If the goal is quality control, data that doesn't meet the standard can be filtered out, which ties into data quality. If it’s not related to data quality, then once the standard is determined, what happens next? It seems that there isn’t much more to it. This is why I haven’t yet fully understood the role of data standards in the metadata creation process, and further study is needed.
🔑 I haven’t worked with industrial data standards, but I imagine the industrial sector may have more use cases for data standards, particularly for data length, precision, etc.
6. Is Field-Level Planning Feasible?
Is field-level planning feasible in practice? To be honest, I haven’t seen any successful examples of it so far. There are two main reasons for this.
First, both data metrics and data standards require support from graphical interfaces, i.e., wizard-based metadata creation. In these tools, each field needs to be added line by line, and when there are many fields, the amount of configuration required becomes too large. Developers may not accept this.

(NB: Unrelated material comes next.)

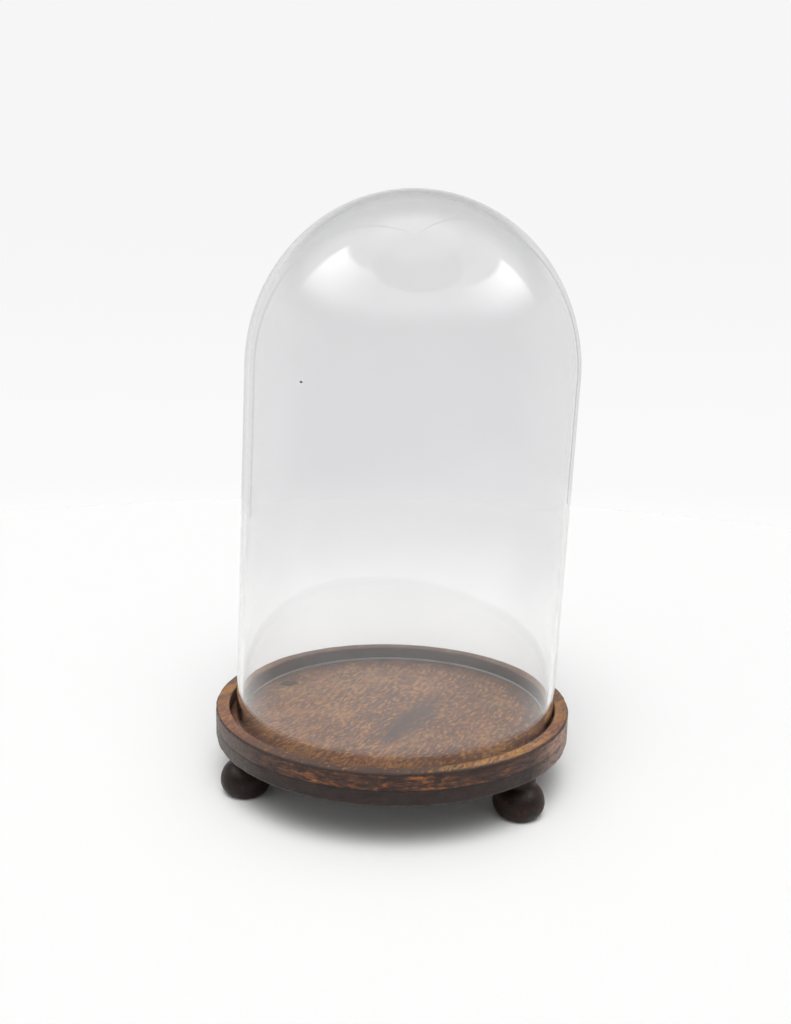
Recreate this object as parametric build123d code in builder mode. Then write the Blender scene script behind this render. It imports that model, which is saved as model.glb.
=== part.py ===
from build123d import *
import os

# A glass display dome standing in the recess of a turned wooden base on three bun feet.
# Origin: centre of the plane that the feet stand on. +Z up, +X to the right seen from the front (-Y).

# Base: a disc with a rim ring glued on its edge
BASE_RADIUS = 100.0
DISC_THICKNESS = 8.0
RING_HEIGHT = 9.0
RECESS_DEPTH = 7.0
RIM_WIDTH = 7.5
RIM_ROUNDING = 0.9
UNDERSIDE_ROUNDING = 1.4
JOINT_BEVEL = 0.35
GLUE_GAP = 0.15

# Bun feet: a ball on a slightly waisted neck
FOOT_HEIGHT = 27.0
FOOT_CIRCLE_RADIUS = 86.0
FIRST_FOOT_ANGLE = 82.3
FOOT_NAMES = ("foot_rear", "foot_front_left", "foot_front_right")
BALL_RADIUS = 13.9
BALL_MIDDLE_HEIGHT = 8.3
SOLE_RADIUS = 8.5
SOLE_ROUNDING = 0.5
NECK_HEIGHT = 18.0
NECK_BOTTOM_RADIUS = 8.8
NECK_WAIST_RADIUS = 8.3
NECK_TOP_RADIUS = 9.4

# One wood screw goes up through each foot into the disc
SCREW_LENGTH = 25.0
SCREW_RADIUS = 1.75
SCREW_POINT_LENGTH = 4.0
SCREW_POINT_RADIUS = 0.5
SCREW_HEAD_RADIUS = 3.8
SCREW_HEAD_HEIGHT = 2.6
SCREW_HEAD_ROUNDING = 1.2
CROSS_SLOT_LENGTH = 4.2
CROSS_SLOT_WIDTH = 0.9
CROSS_SLOT_DEPTH = 1.3
SCREW_HOLE_RADIUS = 2.1
SCREW_POCKET_RADIUS = 4.5
SCREW_POCKET_DEPTH = 8.0
PILOT_RADIUS = 1.6

# Blown glass dome: it leans a little towards +X, and its foot is ground off level
DOME_RADIUS = 90.0
DOME_HEIGHT = 288.0
CROWN_HEIGHT = 94.5
GLASS_WALL = 3.0
DOME_LEAN = 1.8
DOME_OFFSET = 1.2
DOME_TRIM = 8.0
GLASS_EDGE_ROUNDING = 0.9

# Three control points with these weights make an exact quarter of an ellipse
QUARTER_ELLIPSE_WEIGHTS = (1, 0.5**0.5, 1)

# Heights above the soles
disc_top_z = FOOT_HEIGHT + DISC_THICKNESS
rim_top_z = disc_top_z + RING_HEIGHT
recess_floor_z = rim_top_z - RECESS_DEPTH

recess_radius = BASE_RADIUS - RIM_WIDTH
boss_radius = recess_radius - GLUE_GAP
boss_height = recess_floor_z - disc_top_z
screw_tip_z = SCREW_POCKET_DEPTH + SCREW_LENGTH

feet_places = PolarLocations(FOOT_CIRCLE_RADIUS, 3, start_angle=FIRST_FOOT_ANGLE)


def finish(part, name):
    """Label a finished piece and write its STEP file."""
    part.label = name
    export_step(part, f"parts/{name}.step")


os.makedirs("parts", exist_ok=True)

# The disc: its boss is the recess floor and centres the ring. The feet's pilot holes are blind.
with BuildPart() as base_disc:
    with BuildSketch(Plane.XY.offset(FOOT_HEIGHT)):
        Circle(BASE_RADIUS)
    extrude(amount=DISC_THICKNESS)
    disc_edges = base_disc.edges().filter_by(GeomType.CIRCLE).sort_by(Axis.Z)
    fillet(disc_edges[0], radius=UNDERSIDE_ROUNDING)
    chamfer(disc_edges[-1], length=JOINT_BEVEL)
    with BuildSketch(Plane.XY.offset(disc_top_z)):
        Circle(boss_radius)
    extrude(amount=boss_height)
    with BuildSketch(Plane.XY.offset(FOOT_HEIGHT)):
        with feet_places:
            Circle(PILOT_RADIUS)
    extrude(amount=screw_tip_z - FOOT_HEIGHT, mode=Mode.SUBTRACT)
finish(base_disc.part, "base_disc")

# The rim ring, with rounded top edges and a small bevel at the glue line
with BuildPart() as rim_ring:
    with BuildSketch(Plane.XY.offset(disc_top_z)):
        Circle(BASE_RADIUS)
        Circle(recess_radius, mode=Mode.SUBTRACT)
    extrude(amount=RING_HEIGHT)
    ring_edges = rim_ring.edges().filter_by(GeomType.CIRCLE).group_by(Axis.Z)
    top_edges = ring_edges[-1]
    outer_bottom_edge = ring_edges[0].sort_by(SortBy.RADIUS)[-1]
    fillet(top_edges, radius=RIM_ROUNDING)
    chamfer(outer_bottom_edge, length=JOINT_BEVEL)
finish(rim_ring.part, "rim_ring")

# Three bun feet, each with a stepped hole for its screw
for foot_name, foot_place in zip(FOOT_NAMES, feet_places):
    profile_plane = Plane(foot_place.position, x_dir=(1, 0, 0), z_dir=(0, -1, 0))
    with BuildPart() as foot:
        with BuildSketch(profile_plane):
            with BuildLine():
                equator = (BALL_RADIUS, BALL_MIDDLE_HEIGHT)
                neck_foot = (NECK_BOTTOM_RADIUS, NECK_HEIGHT)
                neck_top = (NECK_TOP_RADIUS, FOOT_HEIGHT)
                waist_pull = (NECK_WAIST_RADIUS, (NECK_HEIGHT + FOOT_HEIGHT) / 2)
                TangentArc((equator, (SOLE_RADIUS, 0)), tangent=(0, -1))
                TangentArc((equator, neck_foot), tangent=(0, 1))
                Bezier(neck_foot, waist_pull, neck_top)
                Polyline(neck_top, (0, FOOT_HEIGHT), (0, 0), (SOLE_RADIUS, 0))
            make_face()
        revolve(axis=Axis(foot_place.position, (0, 0, 1)))
        sole_edge = foot.edges().filter_by(GeomType.CIRCLE).sort_by(Axis.Z)[0]
        fillet(sole_edge, radius=SOLE_ROUNDING)
        with Locations(Plane(foot_place.position, z_dir=(0, 0, -1))):
            CounterBoreHole(SCREW_HOLE_RADIUS, SCREW_POCKET_RADIUS, SCREW_POCKET_DEPTH)
    finish(foot.part, foot_name)

# Three pan-head wood screws, heads up inside the feet's pockets
for foot_name, foot_place in zip(FOOT_NAMES, feet_places):
    seat = Plane.XY.offset(SCREW_POCKET_DEPTH).move(Location(foot_place.position))
    under_head = Plane(seat.origin, x_dir=(1, 0, 0), z_dir=(0, 0, -1))
    with BuildPart() as screw:
        with BuildSketch(under_head):
            Circle(SCREW_HEAD_RADIUS)
        extrude(amount=SCREW_HEAD_HEIGHT)
        head_edge = screw.edges().filter_by(GeomType.CIRCLE).sort_by(Axis.Z)[0]
        fillet(head_edge, radius=SCREW_HEAD_ROUNDING)
        with BuildSketch(under_head.offset(SCREW_HEAD_HEIGHT - CROSS_SLOT_DEPTH)):
            Rectangle(CROSS_SLOT_LENGTH, CROSS_SLOT_WIDTH)
            Rectangle(CROSS_SLOT_WIDTH, CROSS_SLOT_LENGTH)
        extrude(amount=CROSS_SLOT_DEPTH, mode=Mode.SUBTRACT)
        with BuildSketch(seat):
            Circle(SCREW_RADIUS)
        extrude(amount=SCREW_LENGTH - SCREW_POINT_LENGTH)
        with BuildSketch(seat.offset(SCREW_LENGTH - SCREW_POINT_LENGTH)):
            Circle(SCREW_RADIUS)
        with BuildSketch(seat.offset(SCREW_LENGTH)):
            Circle(SCREW_POINT_RADIUS)
        loft()
    finish(screw.part, foot_name.replace("foot", "foot_screw"))

# The dome: one shell turned about a leaning axis, then cut level where it stands on the recess floor
lean_axis = Axis((DOME_OFFSET, 0, recess_floor_z), Vector(0, 0, 1).rotate(Axis.Y, DOME_LEAN))
lean_plane = Plane(lean_axis.position, x_dir=Vector(1, 0, 0).rotate(Axis.Y, DOME_LEAN), z_dir=(0, -1, 0))
wall_height = DOME_HEIGHT - CROWN_HEIGHT
inner_radius = DOME_RADIUS - GLASS_WALL
inner_height = DOME_HEIGHT - GLASS_WALL

with BuildPart() as glass_dome:
    with BuildSketch(lean_plane):
        with BuildLine():
            outer_wall = Line((DOME_RADIUS, -DOME_TRIM), (DOME_RADIUS, wall_height))
            crown = Bezier(
                outer_wall @ 1,
                (DOME_RADIUS, DOME_HEIGHT),
                (0, DOME_HEIGHT),
                weights=QUARTER_ELLIPSE_WEIGHTS,
            )
            middle = Line(crown @ 1, (0, inner_height))
            inner_crown = Bezier(
                middle @ 1,
                (inner_radius, inner_height),
                (inner_radius, wall_height),
                weights=QUARTER_ELLIPSE_WEIGHTS,
            )
            Polyline(inner_crown @ 1, (inner_radius, -DOME_TRIM), outer_wall @ 0)
        make_face()
    revolve(axis=lean_axis)
    split(bisect_by=Plane.XY.offset(recess_floor_z), keep=Keep.TOP)
    foot_edges = glass_dome.faces().sort_by(Axis.Z)[0].edges()
    fillet(foot_edges, radius=GLASS_EDGE_ROUNDING)
finish(glass_dome.part, "glass_dome")
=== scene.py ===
# %% [markdown]
# # A glass display dome on a turned wooden base
#
# The real thing is a blown glass dome that stands loose in the recess of a round wooden base. The base is
# a disc with a rim ring glued on top, stained brown and rubbed back, and it stands on three bun feet. The
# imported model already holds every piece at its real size, so this lesson starts by loading it, and takes
# each place and size from it.

# %% Load the frame
import math

import bmesh
import bpy
from mathutils import Euler, Matrix, Vector, noise


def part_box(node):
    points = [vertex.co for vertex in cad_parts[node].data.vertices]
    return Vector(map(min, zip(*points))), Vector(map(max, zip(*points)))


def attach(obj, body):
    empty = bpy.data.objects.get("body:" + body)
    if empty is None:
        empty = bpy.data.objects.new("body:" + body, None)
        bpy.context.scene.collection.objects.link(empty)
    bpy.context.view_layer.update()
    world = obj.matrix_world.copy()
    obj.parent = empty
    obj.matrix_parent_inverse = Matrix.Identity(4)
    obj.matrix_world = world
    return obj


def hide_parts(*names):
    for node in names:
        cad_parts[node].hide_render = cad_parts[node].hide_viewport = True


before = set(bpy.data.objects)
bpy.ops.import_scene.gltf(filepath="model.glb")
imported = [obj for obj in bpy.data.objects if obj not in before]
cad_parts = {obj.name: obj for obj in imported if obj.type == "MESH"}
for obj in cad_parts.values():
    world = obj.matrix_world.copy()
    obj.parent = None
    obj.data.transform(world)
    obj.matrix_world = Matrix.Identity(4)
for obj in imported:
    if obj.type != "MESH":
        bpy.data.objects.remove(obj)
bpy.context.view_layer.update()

print("pieces:", sorted(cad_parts))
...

Second, most companies already have a certain amount of historical data, which can be considered a "legacy burden." It is impossible to simply redo everything.
7. Is Existence Justified?
If we adhere to the idea that "existence justifies its own reason," it could be because I have not yet encountered specific business scenarios. The use of data metrics and data standards still requires deeper research.
However, there is an interesting point: it seems that all major cloud providers have this module. It’s unclear whether they have figured out how to use it, or if they simply want to avoid losing points in the competition by offering this feature, leaving the question of its actual usability up to the users.
Rumor has it that Dataphine can make field-level planning work, because using Dataphine requires starting from scratch — from planning, modeling, and development. If strict wizard-based table creation is implemented throughout the process, it could be feasible. This might also explain why Alibaba has both DataWorks and Dataphine — DataWorks is for legacy systems, while Dataphine starts fresh. This could also be due to abundant human resources.